Introduction: A Shift in the AI Narrative

Ever since the release of generative artificial intelligence to the broader public, the prevailing macroeconomic fear has been one of mass labor displacement. However, the narrative is evolving. At the recent Semafor World Economy conference, a consensus emerged among global CEOs and policymakers: AI is not here to replace the workforce en masse. Instead, corporate leaders are placing multi-billion-dollar bets that AI will augment human labor, acting as a powerful supplement to improve both the quantity and quality of output. For macroeconomic strategists and investors, this pivot from “cost-cutting via job reduction” to “revenue growth via productivity enhancement” fundamentally alters how we must model the economic impact of the AI revolution.

Deep Analysis: The “Why” and “How” of Labor Augmentation

To understand why corporate executives are leaning toward augmentation rather than outright replacement, we must look at the current macroeconomic backdrop. Developed economies are facing profound demographic headwinds, including aging populations and structural labor shortages. Displacing workers is not the primary objective when companies are already struggling to retain skilled talent.

Here is how and why the augmentation model is taking precedence:

  • Task Replacement vs. Job Replacement: AI is highly proficient at executing specific, data-heavy tasks, but it lacks the contextual reasoning, emotional intelligence, and cross-domain adaptability required for entire roles.

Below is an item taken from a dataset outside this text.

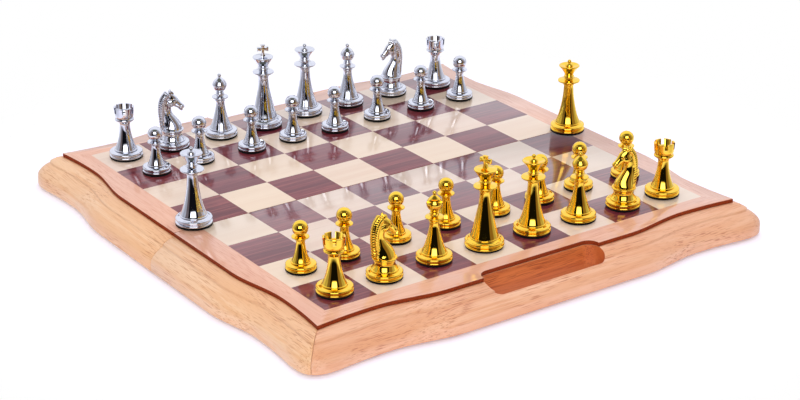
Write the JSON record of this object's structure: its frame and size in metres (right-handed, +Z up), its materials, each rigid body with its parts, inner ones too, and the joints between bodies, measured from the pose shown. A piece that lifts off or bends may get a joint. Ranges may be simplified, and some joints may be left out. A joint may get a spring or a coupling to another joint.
{
  "type": "chess set with board",
  "caption": "Folding wooden chess board with wavy moulded rails, hand slots and storage wells, set with turned gold and silver metal pieces on felt feet.",
  "frame": {"origin": "on the table under the middle of the open board", "axes": "+Z up, +X from the a file to the h file along the fold, +Y from the gold army to the silver one"},
  "size_m": [0.3974, 0.3974, 0.0919],
  "materials": {
    "veneer": "glossy varnished maple and rosewood squares with a beech border",
    "beech": "satin varnished beech with reddish flecks",
    "gold": "mirror polished, gold plated",
    "silver": "mirror polished, chrome plated",
    "brass": "plain brass, slightly dull",
    "flock": "dark red flocked block",
    "felt": "black felt",
    "magnet": "nickel plated magnet"
  },
  "bodies": {
    "front_half": {"foot_pad_front_left": "felt", "foot_pad_front_right": "felt", "hinge_leaf_front_left": "brass", "hinge_leaf_front_right": "brass", "hinge_pin_left": "brass", "hinge_pin_right": "brass", "insert_front": "flock", "magnet_front_left": "magnet", "magnet_front_right": "magnet", "panel_front": "veneer", "rail_front": "beech", "rail_left_front": "beech", "rail_right_front": "beech", "spine_front": "beech"},
    "back_half": {"foot_pad_back_left": "felt", "foot_pad_back_right": "felt", "hinge_leaf_back_left": "brass", "hinge_leaf_back_right": "brass", "insert_back": "flock", "magnet_back_left": "magnet", "magnet_back_right": "magnet", "panel_back": "veneer", "rail_back": "beech", "rail_left_back": "beech", "rail_right_back": "beech", "spine_back": "beech"},
    "gold_bishop_c_piece": {"gold_bishop_c": "gold"},
    "gold_bishop_f_piece": {"gold_bishop_f": "gold"},
    "gold_king_piece": {"gold_king": "gold"},
    "gold_knight_b_piece": {"gold_knight_b": "gold"},
    "gold_knight_g_piece": {"gold_knight_g": "gold"},
    "gold_pawn_a_piece": {"gold_pawn_a": "gold"},
    "gold_pawn_b_piece": {"gold_pawn_b": "gold"},
    "gold_pawn_c_piece": {"gold_pawn_c": "gold"},
    "gold_pawn_d_piece": {"gold_pawn_d": "gold"},
    "gold_pawn_e_piece": {"gold_pawn_e": "gold"},
    "gold_pawn_f_piece": {"gold_pawn_f": "gold"},
    "gold_pawn_g_piece": {"gold_pawn_g": "gold"},
    "gold_pawn_h_piece": {"gold_pawn_h": "gold"},
    "gold_queen_piece": {"gold_queen": "gold"},
    "gold_queen_spare_piece": {"gold_queen_spare": "gold"},
    "gold_rook_a_piece": {"gold_rook_a": "gold"},
    "gold_rook_h_piece": {"gold_rook_h": "gold"},
    "silver_bishop_c_piece": {"silver_bishop_c": "silver"},
    "silver_bishop_f_piece": {"silver_bishop_f": "silver"},
    "silver_king_piece": {"silver_king": "silver"},
    "silver_knight_b_piece": {"silver_knight_b": "silver"},
    "silver_knight_g_piece": {"silver_knight_g": "silver"},
    "silver_pawn_a_piece": {"silver_pawn_a": "silver"},
    "silver_pawn_b_piece": {"silver_pawn_b": "silver"},
    "silver_pawn_c_piece": {"silver_pawn_c": "silver"},
    "silver_pawn_d_piece": {"silver_pawn_d": "silver"},
    "silver_pawn_e_piece": {"silver_pawn_e": "silver"},
    "silver_pawn_f_piece": {"silver_pawn_f": "silver"},
    "silver_pawn_g_piece": {"silver_pawn_g": "silver"},
    "silver_pawn_h_piece": {"silver_pawn_h": "silver"},
    "silver_queen_piece": {"silver_queen": "silver"},
    "silver_queen_spare_piece": {"silver_queen_spare": "silver"},
    "silver_rook_a_piece": {"silver_rook_a": "silver"},
    "silver_rook_h_piece": {"silver_rook_h": "silver"}
  },
  "joints": [
    {"name": "fold", "type": "hinge", "parent": "front_half", "child": "back_half", "pos_m": [0, 0, 0.0015], "axis": [-1, 0, 0], "range_deg": [0, 179.4]},
    {"name": "lift_gold_bishop_c", "type": "slide", "parent": "front_half", "child": "gold_bishop_c_piece", "axis": [0, 0, 1], "range_m": [0, 0.1]},
    {"name": "lift_gold_bishop_f", "type": "slide", "parent": "front_half", "child": "gold_bishop_f_piece", "axis": [0, 0, 1], "range_m": [0, 0.1]},
    {"name": "lift_gold_king", "type": "slide", "parent": "front_half", "child": "gold_king_piece", "axis": [0, 0, 1], "range_m": [0, 0.1]},
    {"name": "lift_gold_knight_b", "type": "slide", "parent": "front_half", "child": "gold_knight_b_piece", "axis": [0, 0, 1], "range_m": [0, 0.1]},
    {"name": "lift_gold_knight_g", "type": "slide", "parent": "front_half", "child": "gold_knight_g_piece", "axis": [0, 0, 1], "range_m": [0, 0.1]},
    {"name": "lift_gold_pawn_a", "type": "slide", "parent": "front_half", "child": "gold_pawn_a_piece", "axis": [0, 0, 1], "range_m": [0, 0.1]},
    {"name": "lift_gold_pawn_b", "type": "slide", "parent": "front_half", "child": "gold_pawn_b_piece", "axis": [0, 0, 1], "range_m": [0, 0.1]},
    {"name": "lift_gold_pawn_c", "type": "slide", "parent": "front_half", "child": "gold_pawn_c_piece", "axis": [0, 0, 1], "range_m": [0, 0.1]},
    {"name": "lift_gold_pawn_d", "type": "slide", "parent": "front_half", "child": "gold_pawn_d_piece", "axis": [0, 0, 1], "range_m": [0, 0.1]},
    {"name": "lift_gold_pawn_e", "type": "slide", "parent": "front_half", "child": "gold_pawn_e_piece", "axis": [0, 0, 1], "range_m": [0, 0.1]},
    {"name": "lift_gold_pawn_f", "type": "slide", "parent": "front_half", "child": "gold_pawn_f_piece", "axis": [0, 0, 1], "range_m": [0, 0.1]},
    {"name": "lift_gold_pawn_g", "type": "slide", "parent": "front_half", "child": "gold_pawn_g_piece", "axis": [0, 0, 1], "range_m": [0, 0.1]},
    {"name": "lift_gold_pawn_h", "type": "slide", "parent": "front_half", "child": "gold_pawn_h_piece", "axis": [0, 0, 1], "range_m": [0, 0.1]},
    {"name": "lift_gold_queen", "type": "slide", "parent": "front_half", "child": "gold_queen_piece", "axis": [0, 0, 1], "range_m": [0, 0.1]},
    {"name": "lift_gold_queen_spare", "type": "slide", "parent": "front_half", "child": "gold_queen_spare_piece", "axis": [0, 0, 1], "range_m": [0, 0.1]},
    {"name": "lift_gold_rook_a", "type": "slide", "parent": "front_half", "child": "gold_rook_a_piece", "axis": [0, 0, 1], "range_m": [0, 0.1]},
    {"name": "lift_gold_rook_h", "type": "slide", "parent": "front_half", "child": "gold_rook_h_piece", "axis": [0, 0, 1], "range_m": [0, 0.1]},
    {"name": "lift_silver_bishop_c", "type": "slide", "parent": "back_half", "child": "silver_bishop_c_piece", "axis": [0, 0, 1], "range_m": [0, 0.1]},
    {"name": "lift_silver_bishop_f", "type": "slide", "parent": "back_half", "child": "silver_bishop_f_piece", "axis": [0, 0, 1], "range_m": [0, 0.1]},
    {"name": "lift_silver_king", "type": "slide", "parent": "back_half", "child": "silver_king_piece", "axis": [0, 0, 1], "range_m": [0, 0.1]},
    {"name": "lift_silver_knight_b", "type": "slide", "parent": "back_half", "child": "silver_knight_b_piece", "axis": [0, 0, 1], "range_m": [0, 0.1]},
    {"name": "lift_silver_knight_g", "type": "slide", "parent": "back_half", "child": "silver_knight_g_piece", "axis": [0, 0, 1], "range_m": [0, 0.1]},
    {"name": "lift_silver_pawn_a", "type": "slide", "parent": "back_half", "child": "silver_pawn_a_piece", "axis": [0, 0, 1], "range_m": [0, 0.1]},
    {"name": "lift_silver_pawn_b", "type": "slide", "parent": "back_half", "child": "silver_pawn_b_piece", "axis": [0, 0, 1], "range_m": [0, 0.1]},
    {"name": "lift_silver_pawn_c", "type": "slide", "parent": "back_half", "child": "silver_pawn_c_piece", "axis": [0, 0, 1], "range_m": [0, 0.1]},
    {"name": "lift_silver_pawn_d", "type": "slide", "parent": "back_half", "child": "silver_pawn_d_piece", "axis": [0, 0, 1], "range_m": [0, 0.1]},
    {"name": "lift_silver_pawn_e", "type": "slide", "parent": "back_half", "child": "silver_pawn_e_piece", "axis": [0, 0, 1], "range_m": [0, 0.1]},
    {"name": "lift_silver_pawn_f", "type": "slide", "parent": "back_half", "child": "silver_pawn_f_piece", "axis": [0, 0, 1], "range_m": [0, 0.1]},
    {"name": "lift_silver_pawn_g", "type": "slide", "parent": "back_half", "child": "silver_pawn_g_piece", "axis": [0, 0, 1], "range_m": [0, 0.1]},
    {"name": "lift_silver_pawn_h", "type": "slide", "parent": "back_half", "child": "silver_pawn_h_piece", "axis": [0, 0, 1], "range_m": [0, 0.1]},
    {"name": "lift_silver_queen", "type": "slide", "parent": "back_half", "child": "silver_queen_piece", "axis": [0, 0, 1], "range_m": [0, 0.1]},
    {"name": "lift_silver_queen_spare", "type": "slide", "parent": "back_half", "child": "silver_queen_spare_piece", "axis": [0, 0, 1], "range_m": [0, 0.1]},
    {"name": "lift_silver_rook_a", "type": "slide", "parent": "back_half", "child": "silver_rook_a_piece", "axis": [0, 0, 1], "range_m": [0, 0.1]},
    {"name": "lift_silver_rook_h", "type": "slide", "parent": "back_half", "child": "silver_rook_h_piece", "axis": [0, 0, 1], "range_m": [0, 0.1]}
  ]
}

By automating mundane tasks, AI frees up human capital to focus on high-margin, strategic decision-making.
  • The Co-Pilot Paradigm: We are transitioning into a “co-pilot” economy. Whether in software engineering, legal research, or financial modeling, AI tools are being integrated to accelerate workflows. This allows a single worker to multiply their output, significantly driving up total factor productivity (TFP).
  • Margin Expansion over Payroll Contraction: Instead of shrinking payrolls to boost the bottom line, CEOs are aiming to keep headcount stable while scaling revenues. If a workforce empowered by AI can handle 30% more client volume without a corresponding increase in operational expenditures, corporate profit margins will naturally expand.

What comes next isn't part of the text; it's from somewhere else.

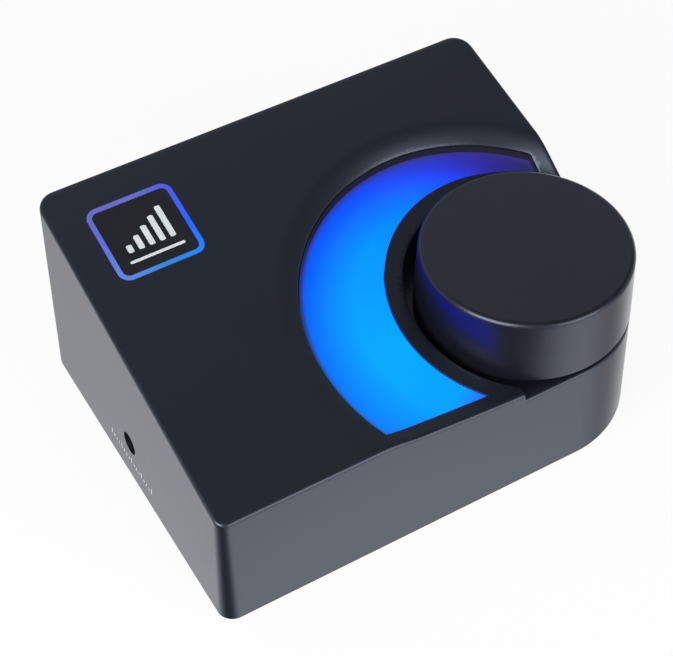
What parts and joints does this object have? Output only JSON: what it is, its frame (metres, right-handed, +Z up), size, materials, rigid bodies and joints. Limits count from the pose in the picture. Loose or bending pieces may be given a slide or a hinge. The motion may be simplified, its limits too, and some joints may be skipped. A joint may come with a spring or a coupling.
{
  "type": "studio monitor controller",
  "caption": "Desktop controller for studio monitors: wedge-shaped case, large push-and-turn knob in a lit crescent, small lit badge, sockets at the side and rear.",
  "frame": {"origin": "middle of the whole part's footprint, on the surface it stands on", "axes": "+X to the right along the front wall, +Y from the front wall to the rear sockets, +Z up, along the axis of the knob"},
  "size_m": [0.11, 0.087, 0.0496],
  "materials": {
    "housing_abs": "black moulded ABS with a fine satin texture",
    "base_abs": "black moulded ABS, matt",
    "knob_abs": "black moulded ABS, smooth satin",
    "lens_polycarbonate": "opal polycarbonate diffuser, lit blue and violet from below",
    "reflector_white": "white reflector plastic",
    "badge_acrylic": "opal acrylic light guide, lit violet and blue",
    "badge_gloss": "dark tinted acrylic with level bars that light through",
    "led_silicone": "white package with a pale silicone lens",
    "solder_mask": "glass-fibre board under dark green solder mask",
    "chip_epoxy": "moulded black epoxy",
    "capacitor_sleeve": "dark sleeve over an aluminium can",
    "connector_nylon": "off-white nylon",
    "ribbon_pvc": "grey flat cable",
    "jack_nylon": "black nylon socket body",
    "nickel_plate": "bright nickel plate",
    "inlet_steel": "folded stainless steel",
    "encoder_zinc": "die-cast zinc",
    "hub_brass": "turned brass",
    "zinc_screw": "steel screw, black oxide",
    "foot_rubber": "black silicone rubber"
  },
  "bodies": {
    "case": {"housing": "housing_abs", "base_plate": "base_abs", "base_screws": "zinc_screw", "board_screws": "zinc_screw", "main_board": "solder_mask", "board_chips": "chip_epoxy", "board_capacitors": "capacitor_sleeve", "board_connectors": "connector_nylon", "output_jack_left": "jack_nylon", "output_jack_right": "jack_nylon", "output_jack_washers": "nickel_plate", "output_jack_nuts": "nickel_plate", "aux_jack": "jack_nylon", "usb_socket": "inlet_steel", "ring_lens": "lens_polycarbonate", "ring_reflector": "reflector_white", "ring_light_board": "solder_mask", "ring_leds": "led_silicone", "ring_ribbon": "ribbon_pvc", "badge_light_guide": "badge_acrylic", "badge_plate": "badge_gloss", "badge_light_board": "solder_mask", "badge_leds": "led_silicone", "badge_ribbon": "ribbon_pvc", "encoder_body": "encoder_zinc", "encoder_board": "solder_mask", "encoder_washer": "nickel_plate", "encoder_nut": "nickel_plate", "encoder_ribbon": "ribbon_pvc", "switch_dome": "inlet_steel", "foot_front_left": "foot_rubber", "foot_front_right": "foot_rubber", "foot_back_left": "foot_rubber", "foot_back_right": "foot_rubber"},
    "push": {"press_plate": "connector_nylon"},
    "knob": {"encoder_shaft": "nickel_plate", "encoder_rotor": "connector_nylon", "knob_shell": "knob_abs", "knob_hub": "hub_brass"}
  },
  "joints": [
    {"name": "knob_press", "type": "slide", "parent": "case", "child": "push", "axis": [0, 0, -1], "range_m": [0, 0.0004], "stiffness_N_per_m": 5000, "springref_m": -0.0002, "deforming": ["switch_dome"]},
    {"name": "knob_turn", "type": "hinge", "parent": "push", "child": "knob", "pos_m": [0.031, -0.01922, 0.0284], "axis": [0, 0, 1], "continuous": true}
  ]
}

Investment Insights: Cross-Asset Implications

If the AI augmentation thesis holds true, the ripple effects across global asset classes will be profound. Here is how investors should position themselves for this paradigm shift:

  • Equities (Bullish on Adopters & Enablers): The obvious play has been the semiconductor manufacturers. However, the next phase of the trade will favor Enterprise Software (SaaS) companies successfully integrating AI into everyday workflows. Additionally, look for margin expansion in traditional, labor-intensive sectors—such as Financial Services, Healthcare, and Consulting—that aggressively adopt AI to scale their output without expanding headcount.
  • Fixed Income (Disinflationary Tailwinds): From a macro perspective, a massive leap in worker productivity is inherently disinflationary. If companies can produce more goods and services without aggressively bidding up wages, unit labor costs will stabilize. This scenario gives central banks more breathing room to normalize interest rates, creating a supportive environment for longer-duration bonds.
  • Foreign Exchange (USD Dominance): The United States remains the epicenter of AI research, commercialization, and capital expenditure. As global capital flows into US markets to capture AI-driven productivity gains, the structural demand for the US Dollar will likely persist, keeping the greenback resilient against other major currencies that lag in tech integration.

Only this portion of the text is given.